Eu disse àquela pessoa que eu resolvi uma série de questões de minha vida – inclusive, a minha orfandade paterna, a minha identidade sexual e as pendências que eu tinha com a minha mãe, que insistia em querer estar no controle de todas as instâncias do meu viver – lá atrás, na casa dos meus vinte anos; e que não há ninguém que possa me fazer arredar o pé e abrir mão da força vital que me sustenta e de tudo o que me move.

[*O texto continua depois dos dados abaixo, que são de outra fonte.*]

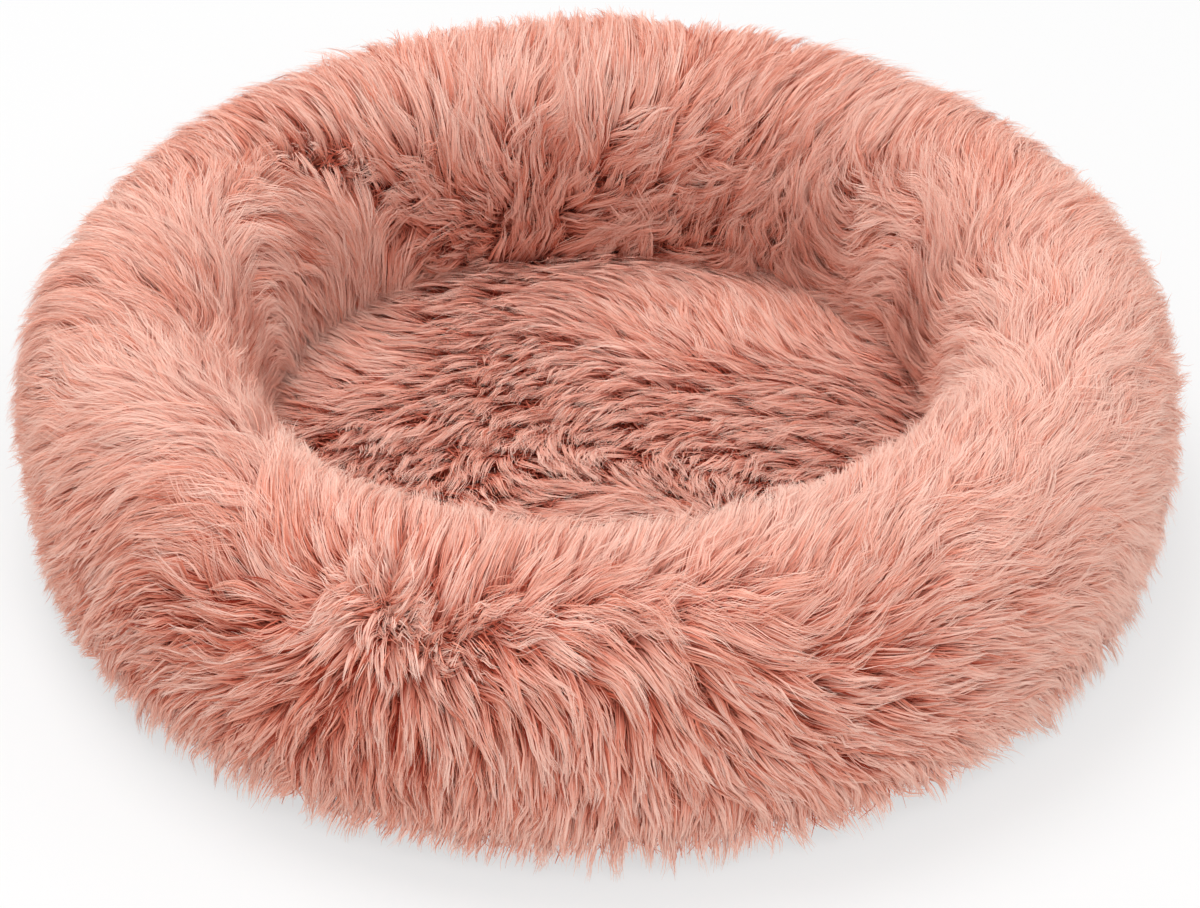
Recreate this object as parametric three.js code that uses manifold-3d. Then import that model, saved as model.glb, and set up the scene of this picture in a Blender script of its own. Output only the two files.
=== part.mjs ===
import * as THREE from 'three';
import { mergeVertices } from 'three/addons/utils/BufferGeometryUtils.js';
import Module from 'manifold-3d';

// Donut pet bed: a stuffed plush ring round a lower plush centre, on a woven base that opens at a zip.
// Lengths are in millimetres. +Z is up, +X is right, and the front is at -Y.
// The origin is the middle of the bed on the surface that it stands on.

const wasm = await Module();
wasm.setup();

// The bed, measured to the middle of its pile
const bedRadius = 245;
const bedHeight = 128;
const hollowRadius = 147;
const ringCentreHeight = 59;
const pileDepth = 14;
const crownRise = 16;

// Roundness of the ring's section: 1 is an ellipse, and less is squarer
const upperRoundShare = 0.86;
const lowerRoundShare = 0.667;

// Weight presses the ring's underside flat by this much
const groundPress = 4;

// Seams
const innerSeamHeight = 42;
const baseSeamHeight = 20;
const pileLipHeight = 6;
const threadDiameter = 0.6;
const clearance = 0.3;
const crossSeamDraw = 4;
const crossSeamReach = 27;
const crossSeamStart = 12;
const crossSeamDepth = 3;
const bindingWidth = 12;
const bindingThickness = 0.8;

// Cloth
const clothThickness = 1;
const linerThickness = 1;

// Base
const contactMargin = 10;
const recessSlopeRun = 25;
const floorClearance = 2;

// Inserts
const cushionCorner = 8;
const cushionInset = 1.2;
const ringSlitHeight = 20;

// Zip
const tapeWidth = 13;
const tapeThickness = 0.6;
const tapeEnd = 7;
const tapeMargin = 5;
const coilWidth = 2.25;
const coilHeight = 1.8;
const stopLength = 3;
const stopSpread = 0.4;
const runningClearance = 0.35;
const slotMargin = 1.5;
const stitchInset = 3;

// Slider
const sliderLength = 12;
const sliderPlate = 1.3;
const sliderTopPlate = 0.9;
const flangeThickness = 1.2;
const webThickness = 0.8;
const webLength = 3.5;
const webSetback = 1.5;
const noseTaper = 1.6;
const bridgeLength = 6;
const bridgeThickness = 0.9;
const bridgeWidth = 2;
const bridgeOpening = 2.3;

// Pull tab
const tabLength = 24;
const tabThickness = 1.2;
const tabEyeWidth = 6.4;
const tabWaistWidth = 4.6;
const tabGripWidth = 7;
const tabEyeLength = 3.6;
const tabEyeGap = 0.5;
const tabCorner = 1.4;
const tabWindowLength = 6;
const tabWindowWidth = 2.6;
const tabWindowInset = 3.2;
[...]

Lendo tudo isto que está aqui alguém pode pensar que eu sou um poço de segurança, autossuficiência e valentia. Não é bem assim. Eu não sou imune ao preconceito, à indiferença e muito menos à maldade alheia. O que acontece é que eu venho há tempos atravessando uma fase de extrema paz interior; e aposto e tenho absoluta certeza de que muito dessa paz se deve a isso, a essa compreensão do que eu sou, do que eu sinto, da educação que eu me dei, do destino que eu quero para mim e da ideia de liberdade que eu construí. Penso que não pode haver paz interior e, por conseguinte, uma existência plena, quando, em vez de nossa vida, queiramos viver conforme a vida dos outros. Não suporto amarras. Eu quero ser livre até mesmo para, se for o caso, reconsiderar e reescrever o meu destino, mudar de ideia e escolher outro modo de viver. Penso que, sem que tenhamos consciência do que é a liberdade, ela não pode existir.

Dito isso, eu afirmo e reafirmo que perderão o seu tempo todos aqueles que intencionarem me pôr numa caixinha. Eu não quero caber em caixinha nenhuma; o que eu quero é a liberdade.